LA HABANA, Cuba.- Este 11 de julio sucedió lo que desde hace un tiempo se veía venir. El pueblo cubano, de manera espontánea, se lanzó a las calles en protesta por las terribles condiciones de la vida diaria en la isla: desabastecimiento, colas y un manejo inadecuado de la pandemia de COVID-19 por parte de las autoridades. Pero en medio de todas esas reclamaciones sobresalía el grito de ¡Libertad!, en boca de los manifestantes. Sin dudas, un indicio de que se pedía también el fin del régimen dictatorial que padecemos los cubanos.

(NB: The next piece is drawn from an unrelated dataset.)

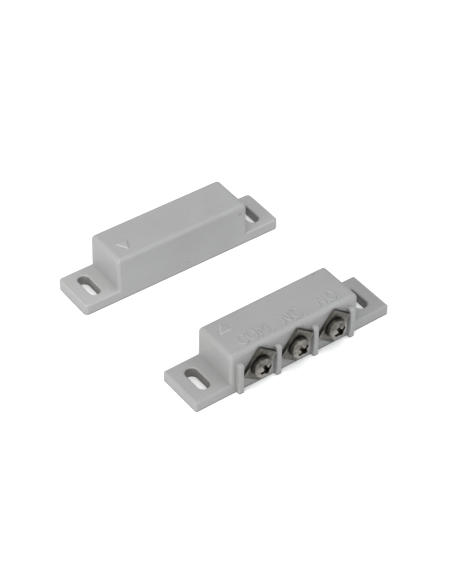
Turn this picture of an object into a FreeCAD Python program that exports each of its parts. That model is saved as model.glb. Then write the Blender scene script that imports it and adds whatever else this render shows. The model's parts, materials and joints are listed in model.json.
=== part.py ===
import FreeCAD, Part
import math
import os
import re
import Sketcher

# Surface magnetic contact: a switch unit with a changeover reed and three screw terminals, and its magnet
# unit, which lies beside it turned a little, as in the photo.
# Millimetres. The origin is the centre of the switch unit's mounting face, X runs along the units,
# -Y is the terminal side and +Z is up from the mounting surface.

document = FreeCAD.newDocument("surface_magnetic_contact")
os.makedirs("parts", exist_ok=True)

# Driving dimensions
SIZES = [
    ("unit_length", 60.2, "switch unit, over both screw ears"),
    ("unit_width", 14.05, "switch unit, at the mounting face"),
    ("block_height", 12.2, "switch unit, mounting face to top"),
    ("ear_length", 10.2, "screw ears, out of the block"),
    ("ear_thickness", 3.1, "height of the screw ears"),
    ("magnet_longer", 0.8, "magnet unit, beyond the switch unit's length"),
    ("magnet_narrower", 0.55, "magnet unit, below the switch unit's width"),
    ("magnet_taller", 0.8, "magnet unit, above the switch unit's height"),
    ("mould_draft", 0.8, "degrees, on the sides of the block"),
    ("top_edge_radius", 1.25, "round edge of the block's top"),
    ("block_corner_radius", 1.1, "upright edges of the block"),
    ("ear_edge_break", 0.4, "bevelled upper edge of the ears"),
    ("switch_ear_corner", 0.5, "ear corners in plan, switch unit"),
    ("magnet_ear_corner", 1.3, "ear corners in plan, magnet unit"),
    ("switch_slot_width", 3.4, "screw slots, for a 3 mm screw"),
    ("magnet_slot_width", 3.15, "screw slots, for a 3 mm screw"),
    ("slot_length", 8.2, "screw slots, end to end across the unit"),
    ("slot_inset", 5.35, "middle of each slot, in from the end of its ear"),
    ("slot_rim_break", 0.3, "bevelled rim of each slot"),
    ("side_wall", 1.5, "housing walls along the unit"),
    ("end_wall", 1.6, "housing walls at the ends of the block"),
    ("roof", 1.5, "housing top"),
    ("cavity_corner", 0.8, "inner corners of the hollow underside"),
    ("cover_thickness", 1.2, "back covers"),
    ("cover_ledge", 0.7, "seat of the back cover all round"),
    ("cover_gap", 0.05, "between the back cover and its rebate, each side"),
    ("rib_margin", 1.87, "outer barrier ribs, in from each end of the block"),
    ("rib_thickness", 1.5, "barrier ribs"),
    ("rib_protrusion", 1.25, "barrier ribs, out of the front wall"),
    ("rib_drop", 2.9, "top of the barrier ribs, below the top of the block"),
    ("rib_top_radius", 0.7, "round outer top edge of the ribs"),
    ("rib_edge_break", 0.2, "bevelled edges along each rib"),
    ("terminal_drop", 5.7, "screw axis, below the top of the block"),
    ("insert_proud", 0.1, "brass post, out of the front wall"),
    ("insert_boss", 5.0, "diameter of the brass post through the wall"),
    ("insert_flange", 6.4, "square flange behind the wall"),
    ("insert_flange_thickness", 1.2, "flange behind the wall"),
    ("tail_width", 2.0, "solder tail"),
    ("tail_thickness", 0.6, "solder tail"),
    ("tail_reach", 0.5, "solder tail past the axis of its lead"),
    ("plate_length", 8.6, "rectangular clamp plates"),
    ("plate_width", 6.15, "rectangular clamp plates"),
    ("plate_thickness", 0.9, "rectangular clamp plates"),
    ("plate_corner", 0.3, "round corners of the clamp plates"),
    ("thread_diameter", 3.0, "terminal screws"),
    ("thread_gap", 0.05, "screw in its post, each side"),
    ("clearance_gap", 0.2, "screw in its plate and washer, each side"),
    ("shank_length", 6.0, "terminal screws under the head"),
    ("head_diameter", 5.5, "pan head"),
    ("head_height", 2.0, "pan head"),
    ("head_side", 0.8, "straight side of the pan head"),
    ("recess_span", 3.4, "cross recess, tip to tip"),
    ("recess_width", 1.0, "cross recess, each arm"),
    ("recess_core", 1.8, "round middle of the cross recess"),
    ("recess_depth", 1.4, "cross recess, below the top of the head"),
    ("washer_diameter", 5.5, "split lock washer"),
    ("washer_thickness", 0.7, "split lock washer"),
    ("washer_split", 0.6, "gap in the lock washer"),
    ("glass_diameter", 2.6, "reed capsule"),
    ("glass_length", 14.0, "reed capsule"),
    ("glass_bore", 1.9, "inside of the reed capsule"),
    ("glass_seal", 1.6, "solid glass at each end"),
    ("reed_drop", 3.75, "reed axis, below the top of the block"),
    ("reed_setback", 2.2, "reed axis, in front of the rear wall's inside"),
    ("blade_thickness", 0.2, "reed blades"),
    ("blade_width", 1.0, "reed blades"),
    ("blade_overlap", 1.6, "reed blades past each other"),
    ("contact_gap", 0.35, "open side of the changeover reed"),
    ("lead_diameter", 0.5, "reed leads"),
    ("lead_past_tail", 0.4, "lead beyond its solder tail"),
    ("lead_straight", 0.9, "closed-side lead, glass to its bend"),
    ("lead_bend", 0.6, "corner cut off by each bend in the closed-side lead"),
    ("lead_return", 2.4, "closed-side lead, sideways from the reed"),
    ("bar_end_gap", 2.35, "bar magnet, short of the end walls, each end"),
    ("bar_width", 6.4, "bar magnet"),
    ("bar_height", 6.4, "bar magnet"),
    ("bar_edge", 0.3, "broken edges of the bar magnet"),
    ("locator_spacing", 20.0, "between the ribs behind the magnet"),
    ("locator_thickness", 1.2, "ribs behind the magnet, and posts under it"),
    ("pair_offset", 43.8, "magnet unit behind the switch unit"),
    ("pair_shift", -2.3, "magnet unit along the switch unit"),
    ("pair_turn", 0.8, "degrees, magnet unit clockwise of the switch unit, as laid out"),
    ("com_play", 0.08, "clamp plate swung on its screw, short of each rib"),
    ("nc_play", 0.07, "clamp plate swung on its screw, short of each rib"),
    ("no_play", 0.04, "clamp plate swung on its screw, short of each rib"),
    ("com_recess_turn", 20.0, "degrees, where the screw came to rest"),
    ("nc_recess_turn", 38.0, "degrees, where the screw came to rest"),
    ("no_recess_turn", 28.0, "degrees, where the screw came to rest"),
]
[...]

Los analistas de la realidad cubana apuntan que esta jornada de protestas es la mayor observada en la isla desde el Maleconazo de 1994, cuando cientos de personas salieron a las calles de Centro Habana, agobiadas por las duras condiciones que imponía el Período Especial. Sin embargo, a diferencia de aquel suceso, esta irrupción de pueblo no se circunscribió a una localidad de nuestra geografía. La multitudinaria manifestación que tuvo lugar en el municipio artemiseño de San Antonio de los Baños fue secundada por protestas en Palma Soriano, Camaguey, Ciego de Ávila, Bauta, Pinar del Río, La Habana, y otras localidades del país.
La reacción de la maquinaria del poder siguió el ritual al que nos tiene acostumbrados. En primer término, culpar al gobierno de Estados Unidos, al que considera el autor intelectual de las protestas. En segundo lugar no admitir que se trató de una rebelión espontánea del pueblo, sino insistir en el supuesto protagonismo de los que consideran “mercenarios pagados” al servicio del imperio.
El gobernante Miguel Díaz-Canel, fiel a las enseñanzas de sus mentores Fidel y Raúl, aplicó la vieja y dañina estrategia de echar a fajar a unos cubanos contra otros, como parte de las consignas ¡la calle es de los revolucionarios! y ¡la orden de combate ya está dada! Tocó entonces a la carne de cañón del régimen (militantes del Partido y la Juventud, intelectuales amaestrados, ciertos empleados estatales que no desean perder las prebendas que disfrutan, así como integrantes de las brigadas de respuesta rápida) enfrentar a sus hermanos que protestaban en las calles.
En el plano informativo asistimos a otra muestra de la hipocresía que corroe a los gobernantes cubanos. Ellos, que con tanto entusiasmo brindaron una amplia cobertura de las protestas populares en varios países de nuestra región, las que calificaban de legítimas reclamaciones contra las políticas neoliberales, ahora se niegan a aceptar que el pueblo cubano posea el legítimo derecho de rebelarse contra las autoridades de la isla. Para el oficialismo cubano, los que salieron a las calles de Colombia para arremeter contra el gobierno de Iván Duque eran auténticos exponentes del pueblo de esa nación.
En cambio, los manifestantes cubanos no son otra cosa que meros vándalos y delincuentes.
Mas, no conforme con la represión y la tergiversación de los hechos, la maquinaria del poder reclama para sí el monopolio de la información. Sospechosamente eso sucede cuando la conexión a internet se vio interrumpida en todo el país. Una acción que, por supuesto, la población la atribuyó a una decisión de las autoridades debido al protagonismo de las redes sociales y otras páginas web en el reflejo de todas esas protestas.
Durante una conferencia de prensa en la sede del Ministerio de Relaciones Exteriores, el canciller Bruno Rodríguez Parrilla, además de continuar negándoles a los cubanos el derecho a las protestas, se vio en aprietos cuando una corresponsal extranjera le preguntó si el apagón informático había sido inducido por el gobierno. Con ese lenguaje de galimatías que le caracteriza, el señor Parrilla se limitó a decir que el corte de internet respondía a las limitaciones energéticas que sufre el país. ¡Allá el que le quiera creer!